--- begin ---

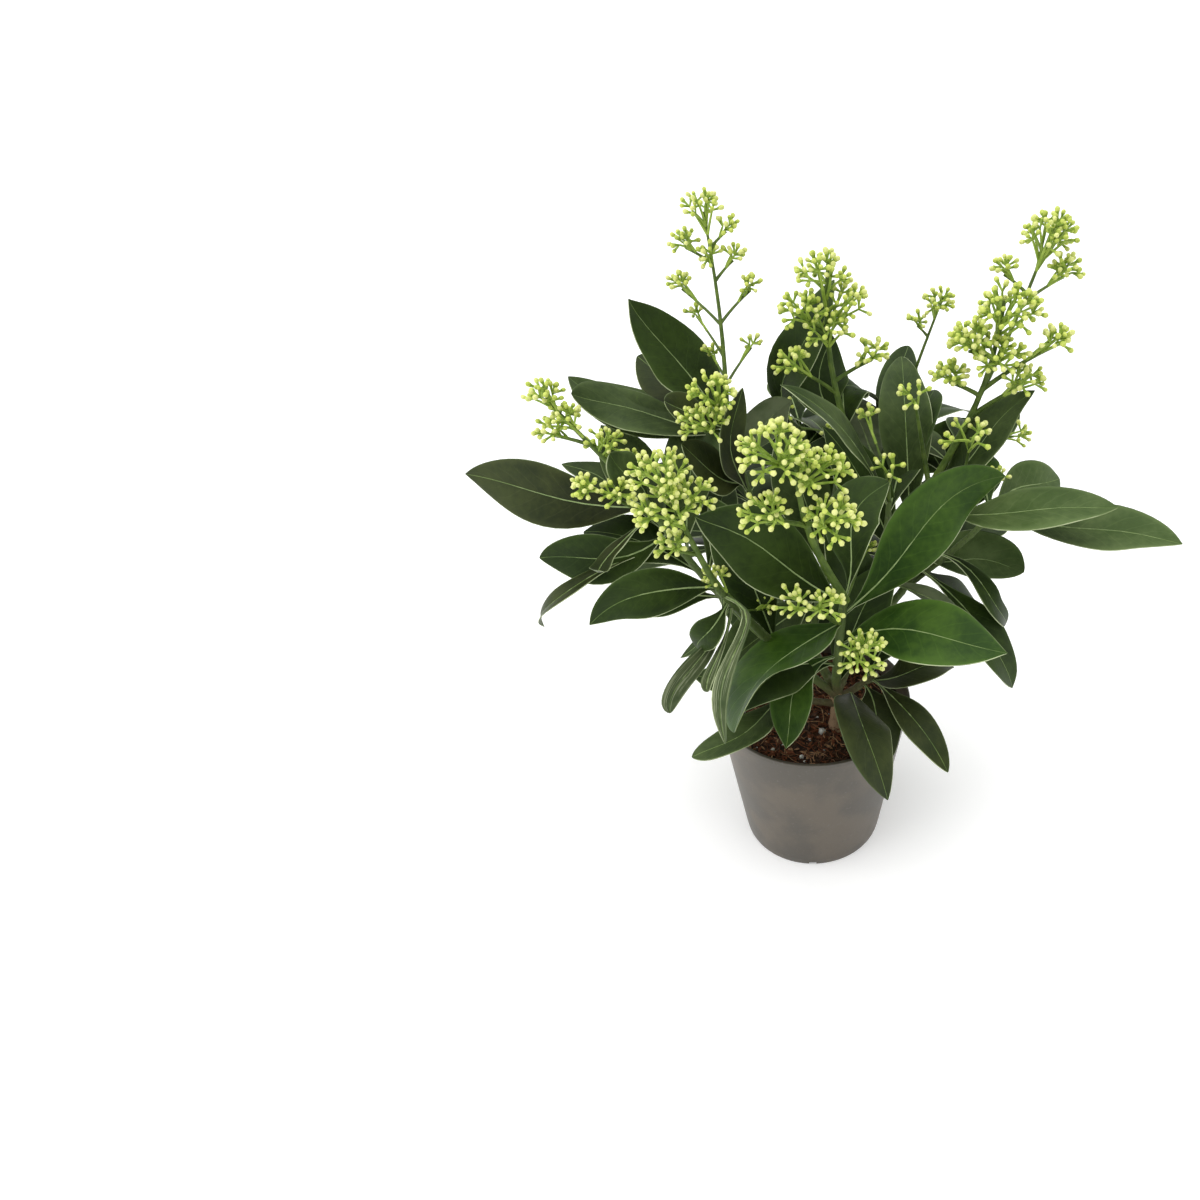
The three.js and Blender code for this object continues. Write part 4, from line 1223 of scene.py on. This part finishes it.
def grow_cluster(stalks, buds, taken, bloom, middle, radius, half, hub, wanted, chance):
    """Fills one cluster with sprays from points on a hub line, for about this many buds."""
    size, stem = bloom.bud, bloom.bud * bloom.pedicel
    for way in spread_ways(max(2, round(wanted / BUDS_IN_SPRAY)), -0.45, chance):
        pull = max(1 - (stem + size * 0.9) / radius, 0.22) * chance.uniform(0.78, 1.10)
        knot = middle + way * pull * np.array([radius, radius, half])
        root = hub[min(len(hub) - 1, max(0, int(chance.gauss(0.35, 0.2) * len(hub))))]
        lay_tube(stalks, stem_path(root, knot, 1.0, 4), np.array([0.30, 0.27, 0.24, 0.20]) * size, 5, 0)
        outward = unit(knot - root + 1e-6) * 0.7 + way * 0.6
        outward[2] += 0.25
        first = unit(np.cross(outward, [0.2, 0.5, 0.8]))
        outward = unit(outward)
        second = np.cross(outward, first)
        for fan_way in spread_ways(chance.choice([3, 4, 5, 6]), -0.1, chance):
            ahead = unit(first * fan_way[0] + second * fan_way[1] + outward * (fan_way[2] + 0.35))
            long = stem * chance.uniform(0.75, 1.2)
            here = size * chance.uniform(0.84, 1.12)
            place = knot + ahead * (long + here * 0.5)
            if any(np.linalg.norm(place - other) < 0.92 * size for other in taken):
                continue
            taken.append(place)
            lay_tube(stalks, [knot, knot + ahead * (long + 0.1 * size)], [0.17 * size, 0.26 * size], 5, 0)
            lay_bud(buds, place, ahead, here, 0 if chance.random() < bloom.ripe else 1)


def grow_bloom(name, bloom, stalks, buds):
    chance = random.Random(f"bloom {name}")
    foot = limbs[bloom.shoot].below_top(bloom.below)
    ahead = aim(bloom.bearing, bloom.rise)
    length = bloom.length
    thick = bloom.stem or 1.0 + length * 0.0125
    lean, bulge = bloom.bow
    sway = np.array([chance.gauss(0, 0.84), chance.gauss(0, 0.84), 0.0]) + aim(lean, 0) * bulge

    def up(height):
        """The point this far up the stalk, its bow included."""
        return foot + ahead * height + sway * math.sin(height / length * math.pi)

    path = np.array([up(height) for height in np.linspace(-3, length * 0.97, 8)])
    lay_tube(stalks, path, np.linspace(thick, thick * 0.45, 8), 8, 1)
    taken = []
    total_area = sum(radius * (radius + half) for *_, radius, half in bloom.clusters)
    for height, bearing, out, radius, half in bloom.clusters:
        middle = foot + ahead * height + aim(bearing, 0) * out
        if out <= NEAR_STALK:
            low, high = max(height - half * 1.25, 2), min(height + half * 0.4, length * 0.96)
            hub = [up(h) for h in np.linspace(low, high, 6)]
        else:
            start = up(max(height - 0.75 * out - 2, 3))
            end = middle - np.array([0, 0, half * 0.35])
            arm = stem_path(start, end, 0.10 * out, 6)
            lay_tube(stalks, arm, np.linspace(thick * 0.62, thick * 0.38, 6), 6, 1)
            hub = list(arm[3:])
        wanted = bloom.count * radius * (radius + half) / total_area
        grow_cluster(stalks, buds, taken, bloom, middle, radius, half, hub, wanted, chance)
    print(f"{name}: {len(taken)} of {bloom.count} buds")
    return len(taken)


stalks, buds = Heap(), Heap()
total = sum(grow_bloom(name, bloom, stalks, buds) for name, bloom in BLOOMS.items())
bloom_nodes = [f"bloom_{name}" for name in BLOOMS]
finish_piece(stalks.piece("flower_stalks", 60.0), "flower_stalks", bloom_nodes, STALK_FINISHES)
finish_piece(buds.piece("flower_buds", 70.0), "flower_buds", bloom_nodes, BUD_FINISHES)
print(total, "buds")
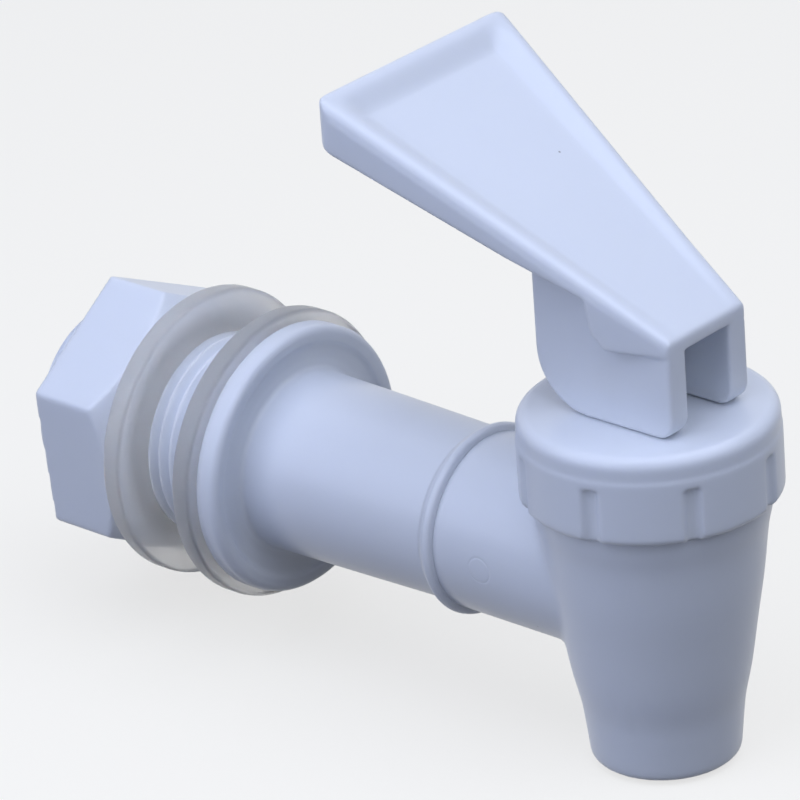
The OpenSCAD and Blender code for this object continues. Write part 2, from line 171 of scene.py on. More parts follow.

--- end ---

Exactly as written, please output every entry.

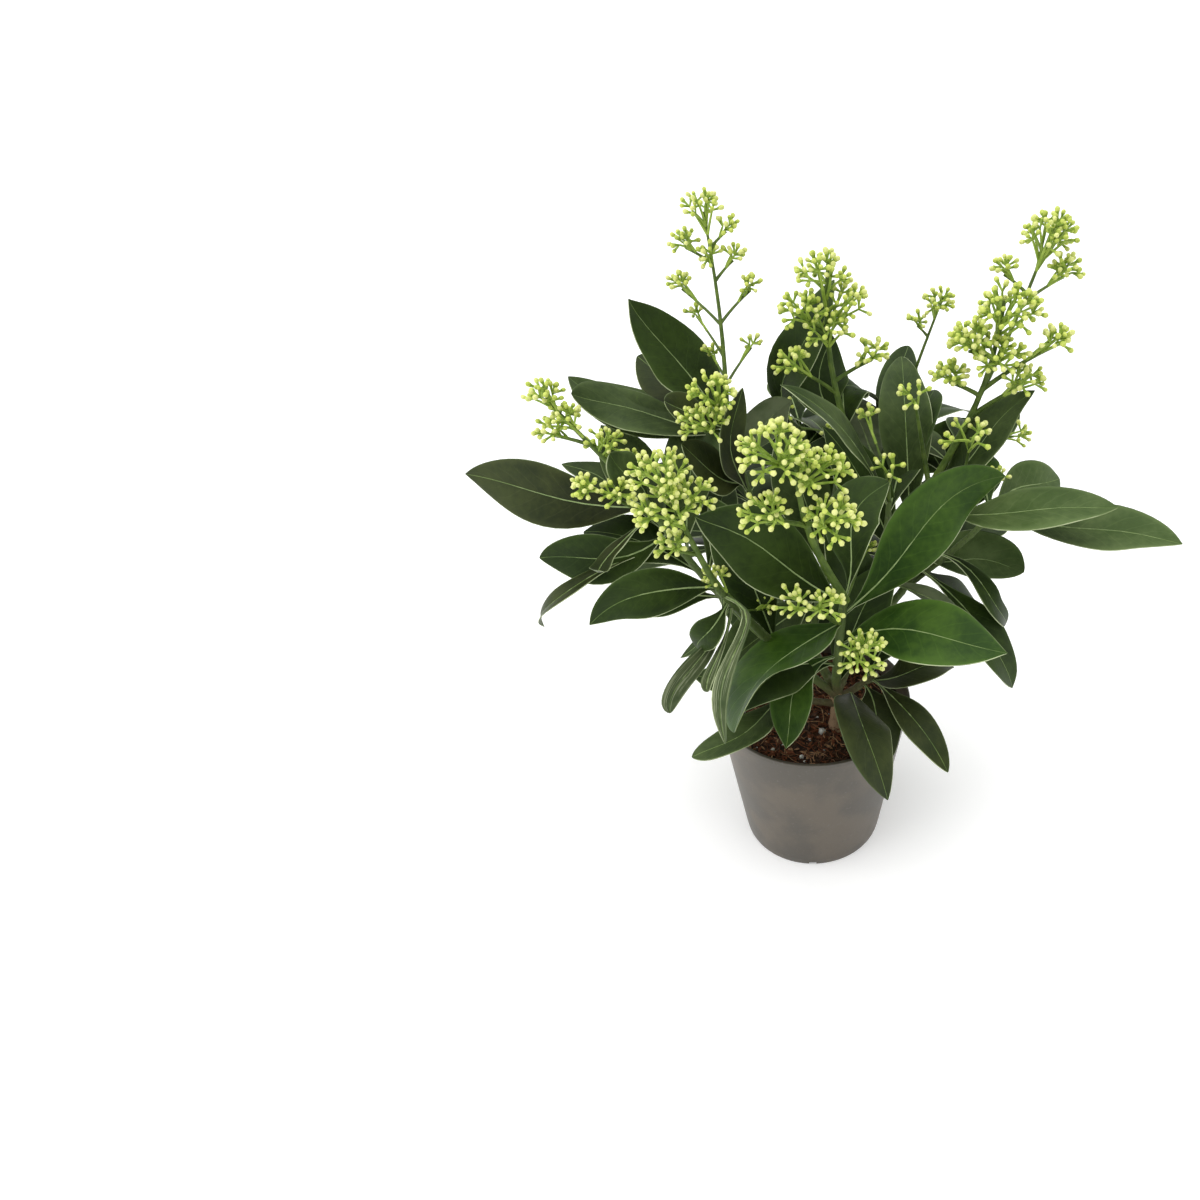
The three.js and Blender code for this object continues. Write part 4, from line 1223 of scene.py on. This part finishes it.
def grow_cluster(stalks, buds, taken, bloom, middle, radius, half, hub, wanted, chance):
    """Fills one cluster with sprays from points on a hub line, for about this many buds."""
    size, stem = bloom.bud, bloom.bud * bloom.pedicel
    for way in spread_ways(max(2, round(wanted / BUDS_IN_SPRAY)), -0.45, chance):
        pull = max(1 - (stem + size * 0.9) / radius, 0.22) * chance.uniform(0.78, 1.10)
        knot = middle + way * pull * np.array([radius, radius, half])
        root = hub[min(len(hub) - 1, max(0, int(chance.gauss(0.35, 0.2) * len(hub))))]
        lay_tube(stalks, stem_path(root, knot, 1.0, 4), np.array([0.30, 0.27, 0.24, 0.20]) * size, 5, 0)
        outward = unit(knot - root + 1e-6) * 0.7 + way * 0.6
        outward[2] += 0.25
        first = unit(np.cross(outward, [0.2, 0.5, 0.8]))
        outward = unit(outward)
        second = np.cross(outward, first)
        for fan_way in spread_ways(chance.choice([3, 4, 5, 6]), -0.1, chance):
            ahead = unit(first * fan_way[0] + second * fan_way[1] + outward * (fan_way[2] + 0.35))
            long = stem * chance.uniform(0.75, 1.2)
            here = size * chance.uniform(0.84, 1.12)
            place = knot + ahead * (long + here * 0.5)
            if any(np.linalg.norm(place - other) < 0.92 * size for other in taken):
                continue
            taken.append(place)
            lay_tube(stalks, [knot, knot + ahead * (long + 0.1 * size)], [0.17 * size, 0.26 * size], 5, 0)
            lay_bud(buds, place, ahead, here, 0 if chance.random() < bloom.ripe else 1)


def grow_bloom(name, bloom, stalks, buds):
    chance = random.Random(f"bloom {name}")
    foot = limbs[bloom.shoot].below_top(bloom.below)
    ahead = aim(bloom.bearing, bloom.rise)
    length = bloom.length
    thick = bloom.stem or 1.0 + length * 0.0125
    lean, bulge = bloom.bow
    sway = np.array([chance.gauss(0, 0.84), chance.gauss(0, 0.84), 0.0]) + aim(lean, 0) * bulge

    def up(height):
        """The point this far up the stalk, its bow included."""
        return foot + ahead * height + sway * math.sin(height / length * math.pi)

    path = np.array([up(height) for height in np.linspace(-3, length * 0.97, 8)])
    lay_tube(stalks, path, np.linspace(thick, thick * 0.45, 8), 8, 1)
    taken = []
    total_area = sum(radius * (radius + half) for *_, radius, half in bloom.clusters)
    for height, bearing, out, radius, half in bloom.clusters:
        middle = foot + ahead * height + aim(bearing, 0) * out
        if out <= NEAR_STALK:
            low, high = max(height - half * 1.25, 2), min(height + half * 0.4, length * 0.96)
            hub = [up(h) for h in np.linspace(low, high, 6)]
        else:
            start = up(max(height - 0.75 * out - 2, 3))
            end = middle - np.array([0, 0, half * 0.35])
            arm = stem_path(start, end, 0.10 * out, 6)
            lay_tube(stalks, arm, np.linspace(thick * 0.62, thick * 0.38, 6), 6, 1)
            hub = list(arm[3:])
        wanted = bloom.count * radius * (radius + half) / total_area
        grow_cluster(stalks, buds, taken, bloom, middle, radius, half, hub, wanted, chance)
    print(f"{name}: {len(taken)} of {bloom.count} buds")
    return len(taken)


stalks, buds = Heap(), Heap()
total = sum(grow_bloom(name, bloom, stalks, buds) for name, bloom in BLOOMS.items())
bloom_nodes = [f"bloom_{name}" for name in BLOOMS]
finish_piece(stalks.piece("flower_stalks", 60.0), "flower_stalks", bloom_nodes, STALK_FINISHES)
finish_piece(buds.piece("flower_buds", 70.0), "flower_buds", bloom_nodes, BUD_FINISHES)
print(total, "buds")
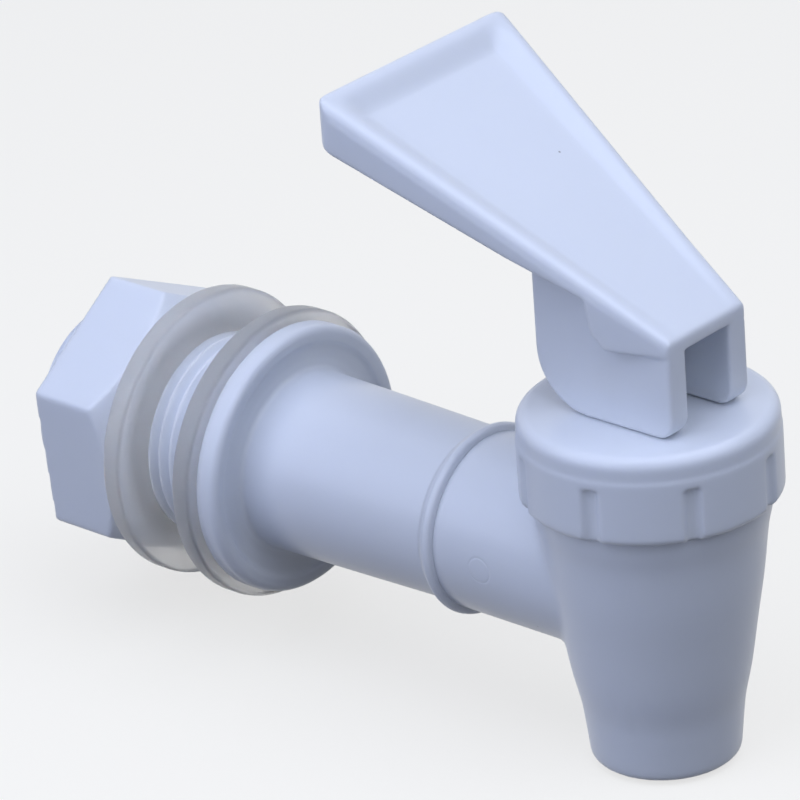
The OpenSCAD and Blender code for this object continues. Write part 2, from line 171 of scene.py on. More parts follow.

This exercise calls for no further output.